• **Request**:
Print the lines beginning with the one that contains "outwards between the last bead and the first" and ending with the one that contains "imported = [obj", exactly, both included, and no other lines.

• **Information shown**:
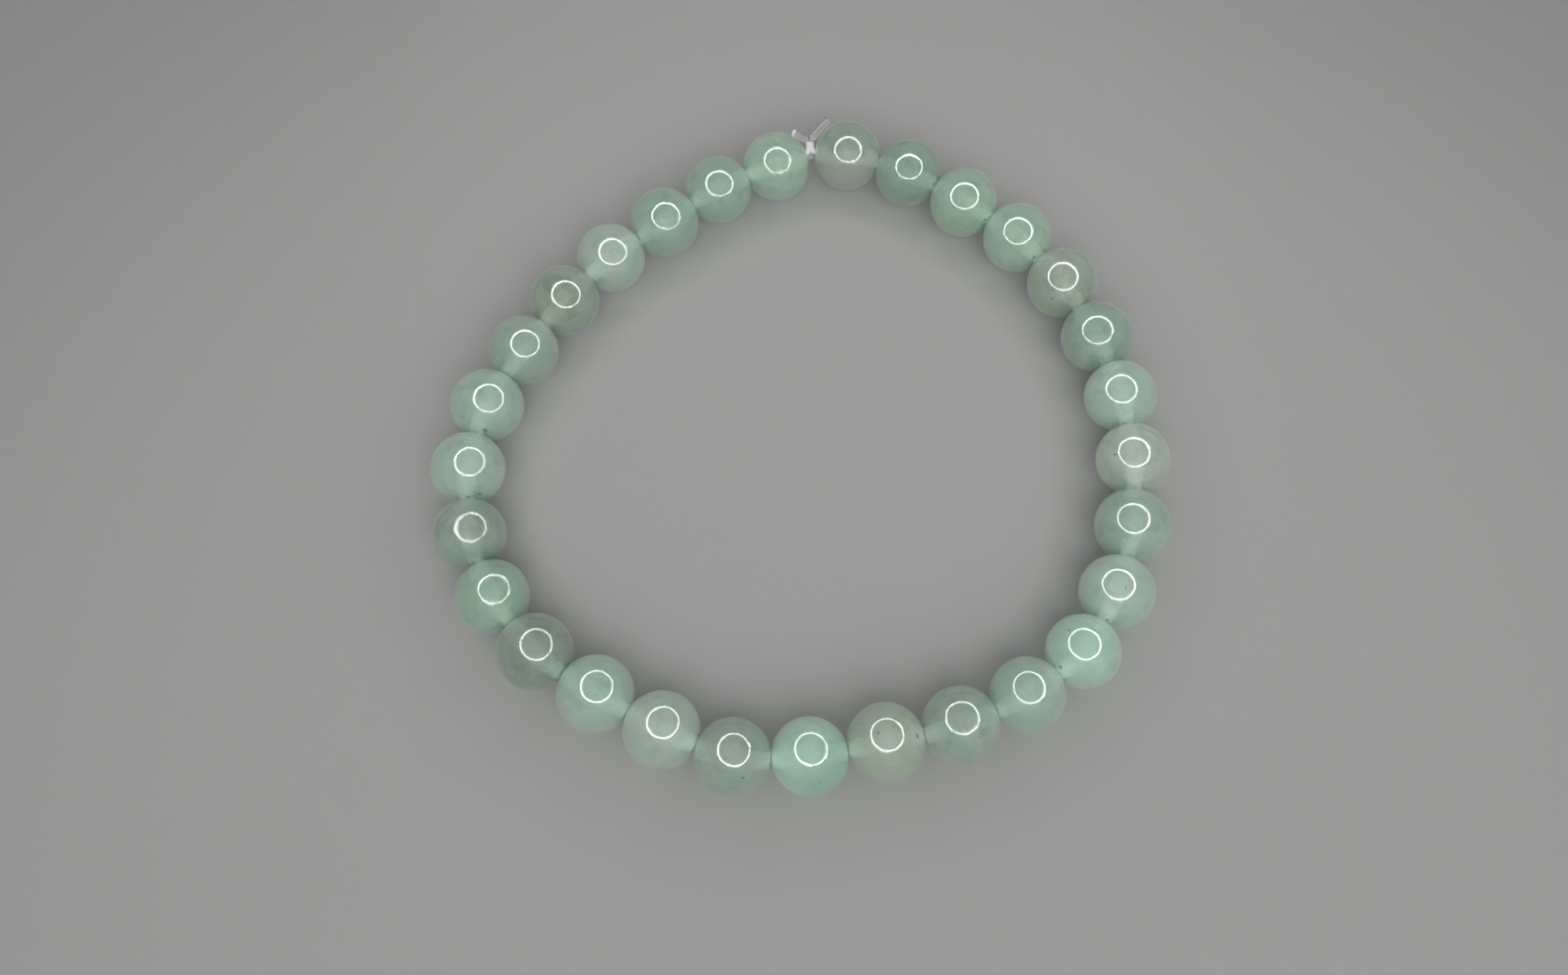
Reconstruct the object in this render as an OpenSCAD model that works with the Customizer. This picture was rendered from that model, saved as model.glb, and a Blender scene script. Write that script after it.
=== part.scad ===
// Stretch bracelet of round, drilled gemstone beads on one clear elastic cord.
// It lies flat: the beads rest on z = 0, and the middle of its box is on the Z axis.

/* [Beads] */
// How many beads are on the cord
bead_count = 29; // [26:1:32]
// Diameter of an ordinary bead, across its drilled hole
bead_d = 6; // [5:0.5:7]
// Length of an ordinary bead along its hole, as a share of its diameter
bead_length_share = 0.95; // [0.94:0.01:0.97]
// Diameter of the drilled hole
hole_d = 1; // [1:0.05:1.2]
// Width of the small bevel at each mouth of the hole
mouth_bevel = 0.08; // [0.04:0.02:0.12]
// How much a large bead is over the ordinary diameter, and a small one under it
grade_step = 0.12; // [0:0.02:0.12]
// Clearance between neighbouring beads where the string bends most
bead_gap = 0.08; // [0.08:0.01:0.15]

/* [Cord] */
// Diameter of the elastic cord where it is slack, as in its cut tails
cord_d = 0.7; // [0.5:0.05:0.7]
// Thickness of the cord inside the beads, where it is stretched, as a share of that
stretch_share = 0.75; // [0.6:0.05:0.75]
// Extra room on the string where the cord is knotted, between the last bead and the first
knot_room = 0.65; // [0.65:0.05:1]

/* [Knot] */
// How far the knot stands out from the string
knot_reach = 1.3; // [1.3:0.1:2]
// Angle at which the knot and its tails rise outwards
knot_rise = 15; // [5:1:25]
// Length of the cut tail that leans towards the first bead
first_tail_length = 1.8; // [1.5:0.1:2.5]
// Length of the cut tail that leans towards the last bead
last_tail_length = 2.8; // [2:0.1:3]

/* [Hidden] */
// Which beads, counted anticlockwise from the knot, are a step over or under the ordinary size
large_beads = [3, 7, 8, 11, 12, 16, 21, 25, 29];
small_beads = [2, 4, 6, 9, 10, 18, 19, 28];

// Stone colours, and the colour of each bead
stone_colours = ["#9dbfae", "#86ab96", "#a9b9aa", "#b4b9a5"];
green = 0;
dark = 1;
pale = 2;
warm = 3;
bead_colours = [
    green, dark, green, pale, warm, pale, green, green, dark, green,
    pale, green, pale, dark, green, warm, dark, green, green, green,
    dark, warm, green, dark, warm, green, green, dark, pale
];
cord_colour = "#e6ecea";

// Outline of the string as it lies: its distance from the middle every outline_step degrees,
// anticlockwise from +X. Only the proportions count, because the beads set the string's length.
outline_step = 20;
outline_reach = [
    27, 26.5, 26.5, 26.5, 27.5, 25.5, 23.5, 23.5, 24.5,
    27, 28.5, 28.5, 27.5, 28, 27, 28, 29, 28
];
// Bearing of the knot, and the sharpest turn from one bead to the next
knot_bearing = 88;
sharpest_turn = 25;

// The knot: two tilted wraps of cord round a short stem with a rounded crown, and two tails
knot_gap = 0.09;
knot_lean = -5;
stem_r = 0.32 * cord_d;
crown_r = 0.54 * cord_d;
wrap_r = 0.22 * cord_d;
wrap_pitch = 0.43 * cord_d;
wrap_count = 2;
wrap_tilt = 28;
first_tail_splay = 54;
last_tail_splay = -43;

// Facets: smooth round faces, and eight sides on the cord through the beads
round_sides = 64;
cord_sides = 8;
full_turn = 360;

hole_r = hole_d / 2;
tail_r = cord_d / 2;
cord_r = stretch_share * cord_d / 2;
large_r = (bead_d + grade_step) / 2;

// Heights in the knot, from the middle of the stretched cord: its foot, and its first wrap's middle
knot_start = cord_r + knot_gap + wrap_r;
first_wrap = knot_start + (stem_r + wrap_r) * sin(wrap_tilt);

// Names and sizes of the beads, where bead k is the k-th one anticlockwise from the knot
function bead_name(k) = str("bead_", k < 10 ? "0" : "", k);
function is_in(k, list) = len(search(k, list)) > 0;
function grade(k) = is_in(k, large_beads) ? grade_step : is_in(k, small_beads) ? -grade_step : 0;
function bead_r(k) = (bead_d + grade(k)) / 2;

// Side of a bead: a circular arc whose centre lies a little off the hole's axis, towards the side,
// so that the bead is slightly shorter along its hole than across it
function arc_offset(r) = r * (1 - pow(bead_length_share, 2)) / 2;
function arc_r(r) = r - arc_offset(r);
function mouth_height(r) = sqrt(pow(arc_r(r), 2) - pow(hole_r - arc_offset(r), 2));
// Half the room that a bead takes on the string where the string bends most
function half_room(r) = arc_r(r) + arc_offset(r) * sin(sharpest_turn / 2) + bead_gap / 2;

// Smooth closed curve through the outline's rows, by cubic interpolation
function outline_row(row) = outline_reach[(row + len(outline_reach)) % len(outline_reach)];
function smooth(a, b, c, d, t) =
    b + t * (c - a + t * (2 * a - 5 * b + 4 * c - d + t * (3 * (b - c) + d - a))) / 2;
function reach_at(bearing) =
    let (
        turns = (bearing % full_turn) / outline_step,
        row = floor(turns)
    )
    smooth(outline_row(row - 1), outline_row(row), outline_row(row + 1), outline_row(row + 2), turns - row);
function outline_point(bearing) = reach_at(bearing) * [cos(bearing), sin(bearing)];

// Distance run along the outline from the knot, degree by degree, and the bearing reached there
outline_run = [
    for (
        turn = 0, run = 0;
        turn <= full_turn;
        run = run + norm(outline_point(knot_bearing + turn + 1) - outline_point(knot_bearing + turn)),
        turn = turn + 1
    )
    [run, knot_bearing + turn]
];

// Place of each bead on the string, from the middle of the knot's room
bead_places = [
    for (
        k = 1, place = knot_room / 2 + half_room(bead_r(1));
        k <= bead_count;
        place = place + half_room(bead_r(k)) + half_room(bead_r(k + 1)),
        k = k + 1
    )
    place
];
string_length = bead_places[bead_count - 1] + half_room(bead_r(bead_count)) + knot_room / 2;
outline_scale = string_length / outline_run[full_turn][0];

// Middle of each bead on the string, before the bracelet is centred
laid_points = [
    for (place = bead_places)
    outline_scale * outline_point(lookup(place / outline_scale, outline_run))
];

// Heading of each bead's hole: along the line between its two neighbours
function laid_point(k) = laid_points[(k - 1 + bead_count) % bead_count];
function bead_axis(k) = let (along = laid_point(k + 1) - laid_point(k - 1)) along / norm(along);
function bead_heading(k) = let (axis = bead_axis(k)) atan2(axis.y, axis.x);

// The knot's foot is halfway between the mouths of the last bead and the first, and it stands
// outwards, nearly square to the line through those two beads
function laid_mouth(k, end) = laid_point(k) + end * mouth_height(bead_r(k)) * bead_axis(k);
knot_foot = (laid_mouth(bead_count, 1) + laid_mouth(1, -1)) / 2;
knot_side = laid_point(bead_count) - laid_point(1);
knot_heading = atan2(knot_side.y, knot_side.x) + 90 + knot_lean;
function flat_step(length, heading) = length * cos(knot_rise) * [cos(heading), sin(heading)];
last_tail_tip = knot_foot + flat_step(knot_reach, knot_heading)
    + flat_step(last_tail_length, knot_heading + last_tail_splay);

// Middle of the whole bracelet's box
edges_x = [for (k = [1 : bead_count]) each [laid_point(k).x - bead_r(k), laid_point(k).x + bead_r(k)]];
edges_y = [for (k = [1 : bead_count]) each [laid_point(k).y - bead_r(k), laid_point(k).y + bead_r(k)]];
box_middle = [
    (min(edges_x) + max(edges_x)) / 2,
    (min(edges_y) + max(max(edges_y), last_tail_tip.y + tail_r / 2)) / 2
];

function centred(point) = [point.x - box_middle.x, point.y - box_middle.y, large_r];

// One drilled bead, its hole along Z
module drilled_bead(r) {
    bevel_top = mouth_height(r) + r;
    bevel_foot = mouth_height(r) - mouth_bevel;
    bevel_x = hole_r + bevel_top - bevel_foot;
    rotate_extrude($fn = round_sides)
        intersection() {
            translate([arc_offset(r), 0]) circle(r = arc_r(r), $fn = round_sides);
            polygon([
                [hole_r, -bevel_foot],
                [bevel_x, -bevel_top],
                [bevel_x, bevel_top],
                [hole_r, bevel_foot]
            ]);
        }
}

module bead(k) {
    color(stone_colours[bead_colours[(k - 1) % len(bead_colours)]])
        translate(centred(laid_point(k)))
            rotate([0, 90, bead_heading(k)])
                drilled_bead(bead_r(k));
}

// Route of the cord: straight through each hole, bending halfway between neighbouring beads,
// and past the knot's foot between the last bead and the first
cord_route = concat(
    [laid_mouth(1, -1)],
    [for (k = [1 : bead_count - 1]) (laid_mouth(k, 1) + laid_mouth(k + 1, -1)) / 2],
    [laid_mouth(bead_count, 1)]
);
bends = len(cord_route);
function leg(i) = let (step = cord_route[(i + 1) % bends] - cord_route[i % bends]) step / norm(step);

// One ring of the cord, in the plane that halves the bend at point i of its route
function cord_ring(i) =
    let (
        before = leg(i + bends - 1),
        after = leg(i),
        ahead = (before + after) / norm(before + after),
        across = [ahead.y, -ahead.x, 0] / (ahead * after)
    )
    [
        for (side = [0 : cord_sides - 1])
        let (turn = full_turn * side / cord_sides)
        centred(cord_route[i]) + cord_r * (cos(turn) * across + [0, 0, sin(turn)])
    ];

// The cord, a closed loop
module elastic_cord() {
    points = [for (i = [0 : bends - 1]) each cord_ring(i)];
    faces = [
        for (i = [0 : bends - 1], side = [0 : cord_sides - 1])
        let (
            next_side = (side + 1) % cord_sides,
            ring = i * cord_sides,
            next_ring = (i + 1) % bends * cord_sides
        )
        [ring + next_side, ring + side, next_ring + side, next_ring + next_side]
    ];
    color(cord_colour) polyhedron(points = points, faces = faces);
}

// One wrap of cord round the knot's stem
module wrap(height) {
    translate([0, 0, height])
        rotate([0, -wrap_tilt, 0])
            rotate_extrude($fn = round_sides)
                translate([stem_r, 0]) circle(r = wrap_r, $fn = round_sides);
}

// A cut tail from the knot's crown, leaning sideways by its splay
module tail(length, splay) {
    translate([0, 0, knot_reach])
        rotate([0, -splay, 0])
            cylinder(r = tail_r, h = length, $fn = round_sides);
}

// The knot stands outwards between the last bead and the first
module knot() {
    color(cord_colour)
        translate(centred(knot_foot))
            rotate([0, 0, knot_heading - 90])
                rotate([knot_rise - 90, 0, 0]) {
                    translate([0, 0, knot_start])
                        cylinder(r = stem_r, h = knot_reach - knot_start, $fn = round_sides);
                    translate([0, 0, knot_reach]) sphere(r = crown_r, $fn = round_sides);
                    for (i = [0 : wrap_count - 1]) wrap(first_wrap + i * wrap_pitch);
                    tail(first_tail_length, first_tail_splay);
                    tail(last_tail_length, last_tail_splay);
                }
}

for (k = [1 : bead_count])
    bead(k);
elastic_cord();
knot();
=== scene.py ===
import math

import bpy
from mathutils import Matrix, Vector, noise


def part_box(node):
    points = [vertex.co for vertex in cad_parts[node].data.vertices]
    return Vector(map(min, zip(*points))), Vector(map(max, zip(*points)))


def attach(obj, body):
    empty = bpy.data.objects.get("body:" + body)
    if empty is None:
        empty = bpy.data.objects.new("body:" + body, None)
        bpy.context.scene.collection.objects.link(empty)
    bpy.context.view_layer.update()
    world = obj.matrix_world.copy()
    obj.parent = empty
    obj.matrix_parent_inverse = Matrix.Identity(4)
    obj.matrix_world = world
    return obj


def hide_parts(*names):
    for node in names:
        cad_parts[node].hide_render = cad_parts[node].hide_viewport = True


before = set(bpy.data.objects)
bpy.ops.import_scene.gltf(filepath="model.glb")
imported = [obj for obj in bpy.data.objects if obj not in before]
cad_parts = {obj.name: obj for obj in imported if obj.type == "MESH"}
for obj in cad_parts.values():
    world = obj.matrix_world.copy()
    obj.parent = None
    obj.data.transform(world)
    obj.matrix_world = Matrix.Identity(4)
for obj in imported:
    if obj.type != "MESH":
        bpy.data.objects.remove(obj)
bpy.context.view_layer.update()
MM = 0.001

# The view. The camera is held close over the near side of the bracelet and looks steeply down on it.
# Its lens, height and tilt follow from the sizes and the spacing of the beads in the picture.
look_at = Vector((-1.36, -4.21, 0)) * MM
camera_distance = 118.8 * MM
camera_elevation = math.radians(67.17)
camera_roll = math.radians(-0.17)
lens_length = 32.42
sensor_width = 36
nearest_shown = 5 * MM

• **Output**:
// The knot stands outwards between the last bead and the first
module knot() {
    color(cord_colour)
        translate(centred(knot_foot))
            rotate([0, 0, knot_heading - 90])
                rotate([knot_rise - 90, 0, 0]) {
                    translate([0, 0, knot_start])
                        cylinder(r = stem_r, h = knot_reach - knot_start, $fn = round_sides);
                    translate([0, 0, knot_reach]) sphere(r = crown_r, $fn = round_sides);
                    for (i = [0 : wrap_count - 1]) wrap(first_wrap + i * wrap_pitch);
                    tail(first_tail_length, first_tail_splay);
                    tail(last_tail_length, last_tail_splay);
                }
}

for (k = [1 : bead_count])
    bead(k);
elastic_cord();
knot();
=== scene.py ===
import math

import bpy
from mathutils import Matrix, Vector, noise


def part_box(node):
    points = [vertex.co for vertex in cad_parts[node].data.vertices]
    return Vector(map(min, zip(*points))), Vector(map(max, zip(*points)))


def attach(obj, body):
    empty = bpy.data.objects.get("body:" + body)
    if empty is None:
        empty = bpy.data.objects.new("body:" + body, None)
        bpy.context.scene.collection.objects.link(empty)
    bpy.context.view_layer.update()
    world = obj.matrix_world.copy()
    obj.parent = empty
    obj.matrix_parent_inverse = Matrix.Identity(4)
    obj.matrix_world = world
    return obj


def hide_parts(*names):
    for node in names:
        cad_parts[node].hide_render = cad_parts[node].hide_viewport = True


before = set(bpy.data.objects)
bpy.ops.import_scene.gltf(filepath="model.glb")
imported = [obj for obj in bpy.data.objects if obj not in before]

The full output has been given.